UMaY’s six program streams are:-

          Youth Support and Development Program

          Life skills training, pre-employment and education program

          Food security and agricultural training program

          Orphans and vulnerable children care and support program

          Health and vitality program

          Greening Kenya environmental program

“We will be looking after men and the boy child and well as women and girls now.”

“The radio station in the new Centre will bring together all community radio stations across Africa to reach all youth. Even if they do not go on to have a career in radio, it builds confidence in them to apply for another job, stories they hear on radio will inspire them in their own life.”

“Radio can be a very positive influence in people’s lives.”

“Silas Miami is the director of youth and he is a recording artist and musician and  is looking at an arts program, culture and music program for the youth bringing together well-known artists mixed with, up-and-coming artists, providing HOPE for the future through radio and concerts.”
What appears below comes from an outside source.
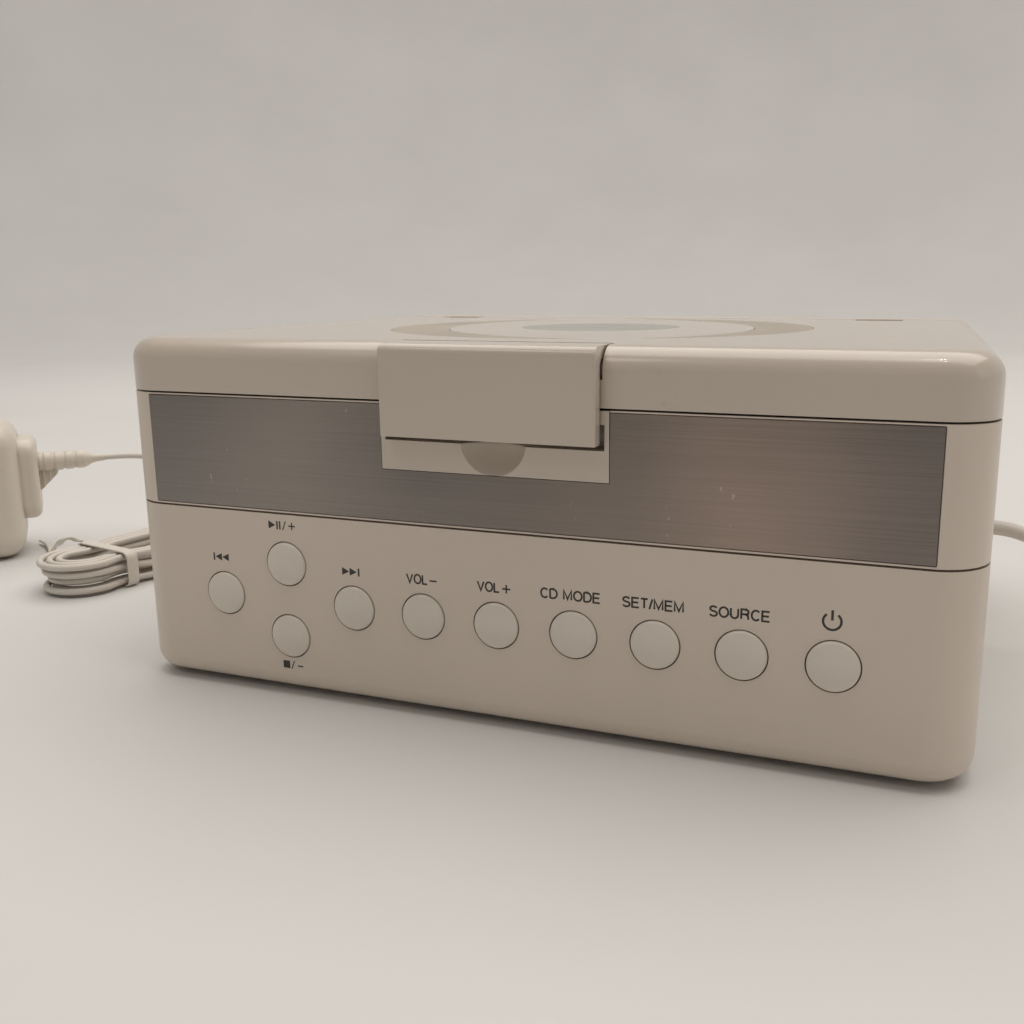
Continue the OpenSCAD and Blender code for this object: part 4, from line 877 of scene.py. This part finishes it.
def slash(x, z, w, h, t):
    return [(x - w / 2 - t / 2, z - h / 2), (x - w / 2 + t / 2, z - h / 2), (x + w / 2 + t / 2, z + h / 2),
        (x + w / 2 - t / 2, z + h / 2)]


def print_legends():
    z0, z1 = 32.05, 34.5
    words("legend_volume_down", "VOL", -21.46, -16.0, z0, z1)
    words("legend_volume_up", "VOL", -3.86, 1.6, z0, z1)
    words("legend_mode", "CD MODE", 11.0, 24.77, z0, z1)
    words("legend_memory", "SET/MEM", 29.38, 42.77, z0, z1)
    words("legend_source", "SOURCE", 47.72, 60.15, z0, z1)
    z = 33.15
    ink_piece("legend_signs", [bar(-14.7, z, 1.8, 0.4), bar(3.1, z, 1.9, 0.4), bar(3.1, z + 0.58, 0.4, 0.76),
        bar(3.1, z - 0.58, 0.4, 0.76)])
    z = 33.55
    ink_piece("legend_previous", [bar(-74.3, z, 0.45, 1.9), arrow(-73.0, z, 1.9, 1.9, -1),
        arrow(-71.0, z, 1.9, 1.9, -1)])
    z = 33.3
    ink_piece("legend_next", [arrow(-37.3, z, 1.9, 1.9), arrow(-35.3, z, 1.9, 1.9),
        bar(-33.85, z, 0.45, 1.9)])
    z = 42.85
    ink_piece("legend_play", [arrow(-56.9, z, 1.9, 2.0), bar(-55.45, z, 0.42, 2.0), bar(-54.7, z, 0.42, 2.0),
        slash(-53.5, z, 0.9, 2.2, 0.3), bar(-51.4, z, 1.8, 0.34), bar(-51.4, z + 0.52, 0.34, 0.7),
        bar(-51.4, z - 0.52, 0.34, 0.7)])
    z = 8.1
    ink_piece("legend_stop", [bar(-55.2, z, 1.9, 1.9), slash(-53.4, z, 0.9, 2.2, 0.3),
        bar(-51.3, z - 0.1, 1.5, 0.36)])
    shapes = [bar(71.9, 35.0, 0.5, 2.1)]
    for k in range(22):
        a, b = (math.radians(128 + 284 * (k + e) / 22) for e in (0, 1))
        shapes.append([(71.9 + r * math.cos(c), 33.75 + r * math.sin(c))
            for r, c in ((1.5, a), (1.98, a), (1.98, b), (1.5, b))])
    ink_piece("legend_power", shapes)


print_legends()


# Floor and light
def make_stage():
    """Round pale floor that curves up into a low wall, in metres."""
    profile = [(0.0, 0.0), (0.6, 0.0), (1.3, 0.0)]
    profile += [(1.3 + 0.8 * math.sin(math.radians(a)), 0.8 - 0.8 * math.cos(math.radians(a)))
        for a in range(10, 91, 10)]
    profile.append((2.1, 1.7))
    verts, faces = turned(profile, 96)
    data = bpy.data.meshes.new("floor")
    data.from_pydata(verts, [], faces)
    data.polygons.foreach_set("use_smooth", [True] * len(faces))
    t = Tree("pale_floor")
    slow = t.noise(4, 4)
    fine = t.noise(600, 4, 0.7)
    base = t.mix(t.span(slow, 0.0, 1.0), (0.66, 0.65, 0.635), (0.7, 0.69, 0.675))
    data.materials.append(t.finish(base, t.span(fine, 0.6, 0.75), t.bump(fine, 0.05, 0.0002)))
    floor = bpy.data.objects.new("floor", data)
    scene.collection.objects.link(floor)


def area_light(name, place, target, size, power, colour):
    data = bpy.data.lights.new(name, "AREA")
    data.shape = "RECTANGLE"
    data.size, data.size_y = size
    data.energy = power
    data.color = colour
    lamp = bpy.data.objects.new(name, data)
    scene.collection.objects.link(lamp)
    lamp.location = place
    lamp.rotation_mode = "QUATERNION"
    lamp.rotation_quaternion = (Vector(target) - Vector(place)).to_track_quat("-Z", "Y")


def make_light():
    area_light("ceiling", (0.1, 0.42, 1.42), (0.1, 0.42, 0), (2.4, 1.7), 27, (1.0, 0.955, 0.9))
    area_light("right_fill", (1.25, -0.35, 0.5), (0.05, 0, 0.04), (0.7, 0.6), 0.6, (1.0, 0.96, 0.92))
    area_light("front_key", (-0.45, -0.75, 1.0), (0, -0.05, 0.04), (0.35, 0.3), 1.1, (1.0, 0.95, 0.9))
    warm = (1.0, 0.96, 0.9)
    area_light("lamp_a", (0.115, -0.144, 0.982), (0.09, -0.076, 0.085), (0.03, 0.012), 0.2, warm)
    area_light("lamp_b", (0.128, -0.278, 0.961), (0.092, -0.076, 0.084), (0.018, 0.008), 0.1, warm)
    world = bpy.data.worlds.new("soft_room")
    world.use_nodes = True
    background = world.node_tree.nodes["Background"]
    background.inputs["Color"].default_value = (1.0, 0.97, 0.94, 1.0)
    background.inputs["Strength"].default_value = 0.14
    scene.world = world


make_stage()
make_light()
scene.view_settings.view_transform = "Standard"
“Everyone needs a break; rich or poor.”

“Silas just finished recording his latest song last night and emailed it to me at 4-00 am this morning so that it could be launched on 5THE FM this morning.”

 The song ‘What we Lost’ by Silas Miami was broadcast first on 5THE FM on Thursday 23rd January.

Rebekah asked Adam where home is for him.

“Australia is home but Kenya has a special part in my heart. I always come home to Beachport for Christmas with my family.”

“I may settle  in Australia again, and travel to Dubai and Kenya for my work there. We’ll see”

For further information about Adam’s work in Kenya, go to  http://www.umayafrica.org

Editors note:

WRN asked Adam what he thought of the closure of Obstetric Services at the Millicent Hospital.

“Deplorable, ” he said.

“In our work in Kenya I have learned  that a woman has a better overall outcome at the time of giving birth if she is in a familiar place with people around her she trusts and that trust is built during the pregnancy, with her doctor and staff. We are trying to build that for the women of Africa and right here in Millicent the very thing that women from the area need and could have, is being denied them.”

I asked Adam what he thought of the reports that local Millicent women have been discharged from the Mt Gambier hospital only hours after giving birth,  sent home to Millicent in a private car, with a baby just hours old.

“Policies and procedures seriously need to be looked at,”  he said.

” I have no other words for this situation other than it is deplorable.”